Add More Content and Pages to Your Website
Websites with scanty information get scanty search results. It’s a quality thing. Google decides that the more information a website has, the more qualitative and thus higher-rated it is.
A website with two pages is probably not going to perform as well in the SERPs as a site with 2,000 pages. The handbook puts it like this: “A high quality rating requires a satisfying amount of website information.”
Do we know what “satisfying” looks like in terms of word count or page count? No. But we do know that “satisfying” smacks of user experience, so you should furnish as much information as you think would be helpful for your users.
Create an Optimal User Experience
In addition to the powerful impact of content, you must still give a lot of attention to optimizing the user experience. Google’s handbook states that quality pages must have a “satisfying user experience on the page and website”.

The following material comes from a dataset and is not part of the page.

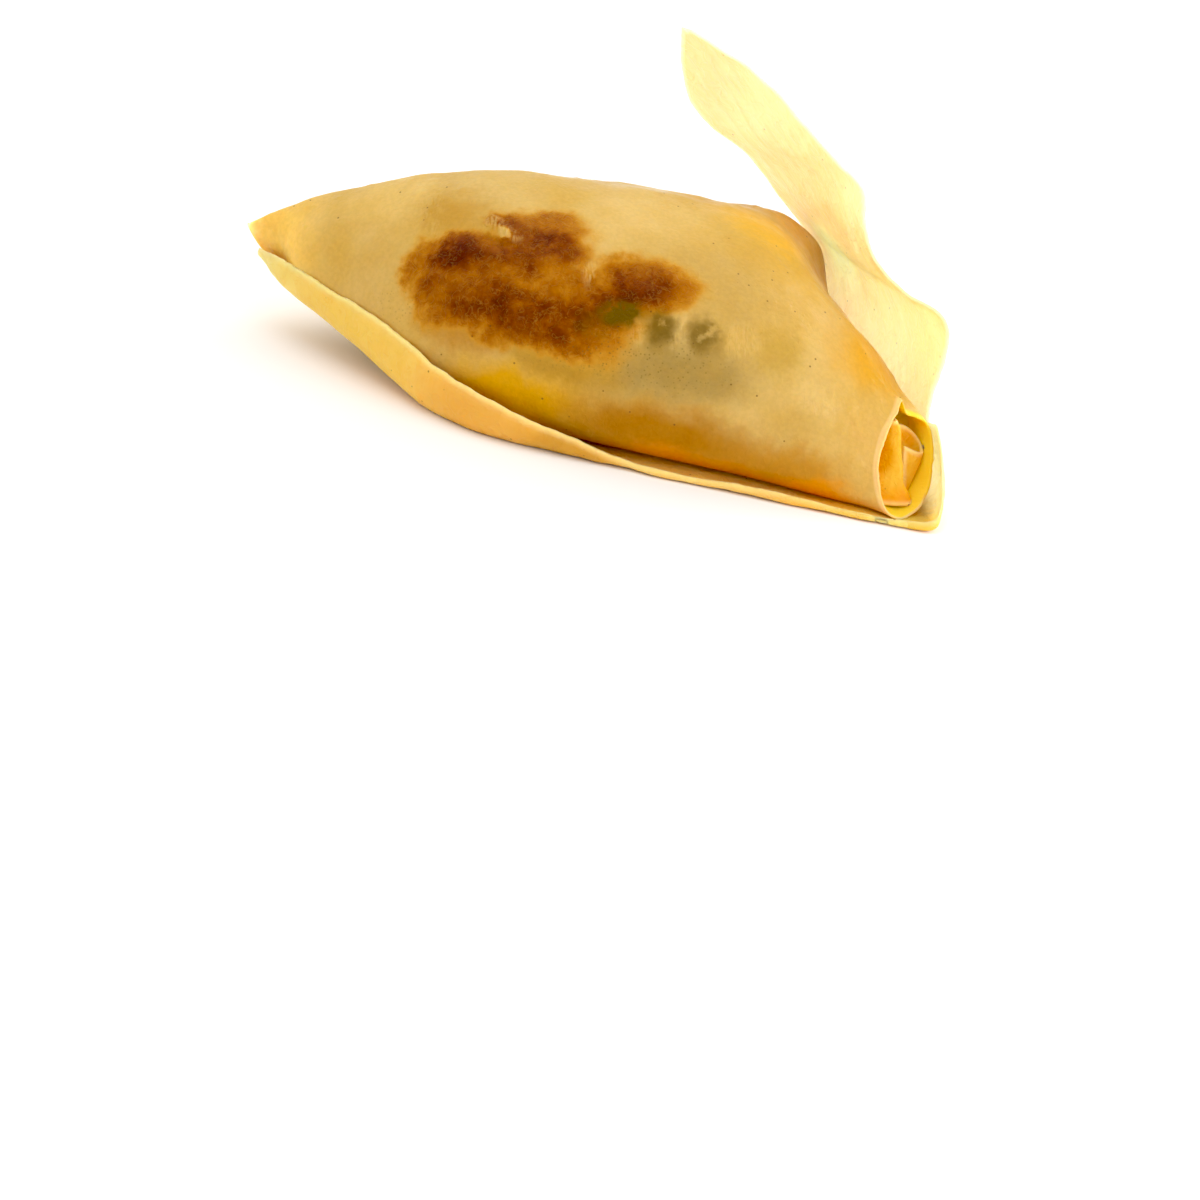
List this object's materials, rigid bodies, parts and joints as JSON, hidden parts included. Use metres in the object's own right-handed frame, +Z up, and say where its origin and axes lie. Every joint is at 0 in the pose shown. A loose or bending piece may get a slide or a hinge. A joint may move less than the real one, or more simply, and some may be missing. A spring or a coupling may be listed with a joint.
{
  "type": "samosa",
  "caption": "Fried three-cornered samosa of folded pastry strip, with a pinched tip, a blunt ear, an open rolled corner and a loose end standing up as a flap.",
  "frame": {"origin": "on the flat underside, about under the middle of the parcel", "axes": "+X runs from the pinched tip to the open roll, +Y from the front skirt to the blunt ear at the back, +Z up from the flat underside"},
  "size_m": [0.104, 0.0644, 0.0482],
  "materials": {
    "pastry": "thin fried pastry, slightly oily and translucent, golden tan with browned filling showing through"
  },
  "bodies": {
    "root": {"samosa": "pastry"}
  },
  "joints": []
}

If you have frustrating navigation, load times, or other negative experiences, then you probably need to update a thing or two. This doesn’t mean you need to have anything super fancy. Google’s word is “functional”: “A High quality rating requires…functional page design which allows users to easily focus.”
Reel in your design, and promote your content.
Provide Contact Information
Websites need legitimacy. That legitimacy is what allows users and visitors to access your information and get in touch with you if they need to. The handbook “requires…About Us information, Contact or Customer Service information, etc.”
Make it easy for people to trust you, contact you, and see that you’re legit.
If I were to sum up the entire rater’s handbook in one sentence, it would be this: Create plenty of high-quality content that serves the user as best as possible.
That’s a soft definition. There are no word counts, image requirements, number of outbound links, or anything else. That’s what the handbook is about. Remember, it’s for human raters, not the algorithm.
And that’s the whole deal. Focus on humans, not algorithms. That’s where search is going, and has been going for a while. Your goal is not to game the algorithm, but to serve your users.
The better you do this, the better you’ll rank.